DATASET CONTENT:
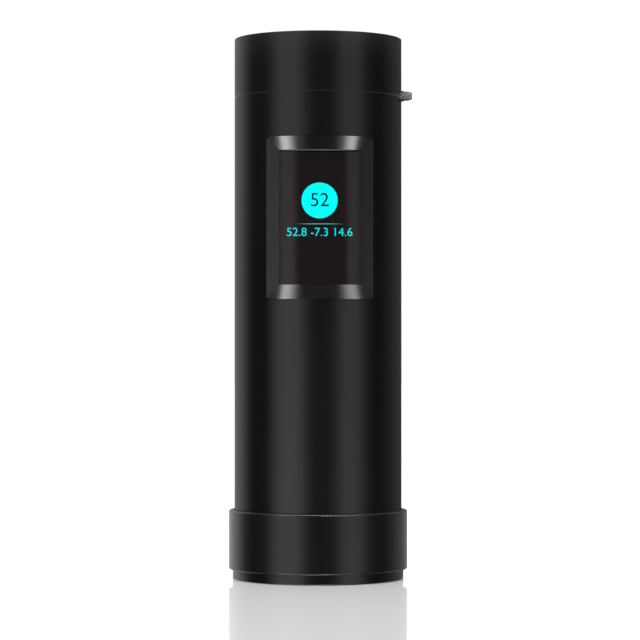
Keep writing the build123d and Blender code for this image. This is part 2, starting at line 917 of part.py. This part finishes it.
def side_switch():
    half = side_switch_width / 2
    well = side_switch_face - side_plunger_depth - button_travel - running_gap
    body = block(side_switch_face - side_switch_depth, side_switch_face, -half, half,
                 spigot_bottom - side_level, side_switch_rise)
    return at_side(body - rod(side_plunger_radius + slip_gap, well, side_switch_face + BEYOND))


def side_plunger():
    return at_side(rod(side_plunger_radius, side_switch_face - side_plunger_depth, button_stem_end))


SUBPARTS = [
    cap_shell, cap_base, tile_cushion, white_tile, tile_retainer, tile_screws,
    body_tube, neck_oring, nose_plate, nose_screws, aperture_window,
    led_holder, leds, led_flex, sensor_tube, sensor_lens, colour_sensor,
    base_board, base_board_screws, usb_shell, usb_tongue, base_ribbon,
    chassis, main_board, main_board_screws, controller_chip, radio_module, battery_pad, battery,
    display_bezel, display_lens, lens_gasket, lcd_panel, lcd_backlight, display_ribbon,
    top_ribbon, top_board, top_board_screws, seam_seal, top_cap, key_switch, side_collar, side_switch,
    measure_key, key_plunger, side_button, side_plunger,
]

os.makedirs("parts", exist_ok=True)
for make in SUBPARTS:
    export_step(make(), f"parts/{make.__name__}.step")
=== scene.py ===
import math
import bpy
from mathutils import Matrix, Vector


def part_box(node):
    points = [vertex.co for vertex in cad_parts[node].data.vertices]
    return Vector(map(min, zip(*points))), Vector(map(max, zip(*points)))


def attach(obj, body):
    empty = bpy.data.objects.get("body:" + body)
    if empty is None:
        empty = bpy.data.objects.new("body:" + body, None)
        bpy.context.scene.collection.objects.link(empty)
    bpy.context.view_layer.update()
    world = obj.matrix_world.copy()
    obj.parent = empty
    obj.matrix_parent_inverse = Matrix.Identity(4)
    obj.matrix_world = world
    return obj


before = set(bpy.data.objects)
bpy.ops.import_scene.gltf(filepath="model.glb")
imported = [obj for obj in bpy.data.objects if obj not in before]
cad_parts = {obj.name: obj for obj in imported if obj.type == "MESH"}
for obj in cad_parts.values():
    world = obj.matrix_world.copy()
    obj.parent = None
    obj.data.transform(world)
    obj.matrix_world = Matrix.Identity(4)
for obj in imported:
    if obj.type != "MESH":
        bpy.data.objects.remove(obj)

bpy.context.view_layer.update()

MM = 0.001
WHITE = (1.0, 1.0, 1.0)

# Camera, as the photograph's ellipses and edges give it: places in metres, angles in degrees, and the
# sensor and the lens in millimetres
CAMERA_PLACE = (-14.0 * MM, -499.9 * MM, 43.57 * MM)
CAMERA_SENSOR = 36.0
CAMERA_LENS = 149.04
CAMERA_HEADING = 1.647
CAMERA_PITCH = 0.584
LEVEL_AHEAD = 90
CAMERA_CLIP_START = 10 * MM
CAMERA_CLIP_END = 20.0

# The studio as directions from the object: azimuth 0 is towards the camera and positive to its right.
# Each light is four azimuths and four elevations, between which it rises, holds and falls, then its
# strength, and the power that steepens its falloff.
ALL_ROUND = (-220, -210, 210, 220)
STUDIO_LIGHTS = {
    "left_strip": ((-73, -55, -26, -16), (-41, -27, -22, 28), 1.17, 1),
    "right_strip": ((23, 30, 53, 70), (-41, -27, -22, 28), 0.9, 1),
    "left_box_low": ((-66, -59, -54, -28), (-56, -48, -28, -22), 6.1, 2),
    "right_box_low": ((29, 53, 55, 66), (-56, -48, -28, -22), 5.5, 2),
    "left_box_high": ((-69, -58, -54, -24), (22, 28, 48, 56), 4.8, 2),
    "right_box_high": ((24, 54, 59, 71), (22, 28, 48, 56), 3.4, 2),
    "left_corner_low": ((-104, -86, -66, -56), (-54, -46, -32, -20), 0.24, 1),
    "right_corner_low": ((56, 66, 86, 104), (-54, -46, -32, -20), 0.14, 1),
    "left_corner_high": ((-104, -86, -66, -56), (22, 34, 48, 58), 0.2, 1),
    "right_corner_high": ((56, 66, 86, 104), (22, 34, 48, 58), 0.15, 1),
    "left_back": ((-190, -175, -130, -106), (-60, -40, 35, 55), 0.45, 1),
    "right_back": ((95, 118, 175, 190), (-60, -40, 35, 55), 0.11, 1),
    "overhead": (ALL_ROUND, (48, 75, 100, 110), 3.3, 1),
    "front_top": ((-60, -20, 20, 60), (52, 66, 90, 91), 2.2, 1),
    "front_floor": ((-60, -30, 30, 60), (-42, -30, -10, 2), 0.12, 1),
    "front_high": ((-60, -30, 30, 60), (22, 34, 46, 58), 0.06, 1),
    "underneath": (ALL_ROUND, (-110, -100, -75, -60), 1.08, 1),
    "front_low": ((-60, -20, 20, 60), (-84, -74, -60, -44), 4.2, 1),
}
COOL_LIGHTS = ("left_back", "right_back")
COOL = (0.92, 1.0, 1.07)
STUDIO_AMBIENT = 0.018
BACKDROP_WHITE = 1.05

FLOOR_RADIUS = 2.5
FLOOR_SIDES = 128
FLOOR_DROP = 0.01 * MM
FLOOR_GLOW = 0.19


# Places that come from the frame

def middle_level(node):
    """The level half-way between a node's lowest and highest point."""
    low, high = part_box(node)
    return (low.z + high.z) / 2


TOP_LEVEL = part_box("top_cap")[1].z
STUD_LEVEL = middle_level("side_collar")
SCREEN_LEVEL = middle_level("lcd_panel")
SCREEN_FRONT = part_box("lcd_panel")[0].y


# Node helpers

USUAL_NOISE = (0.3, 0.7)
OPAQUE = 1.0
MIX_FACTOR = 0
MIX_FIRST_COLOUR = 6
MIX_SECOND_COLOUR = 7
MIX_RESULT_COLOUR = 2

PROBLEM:
Search the data for the string "before" and copy each line where it appears.

RESULT OF THE EXERCISE:
before = set(bpy.data.objects)
imported = [obj for obj in bpy.data.objects if obj not in before]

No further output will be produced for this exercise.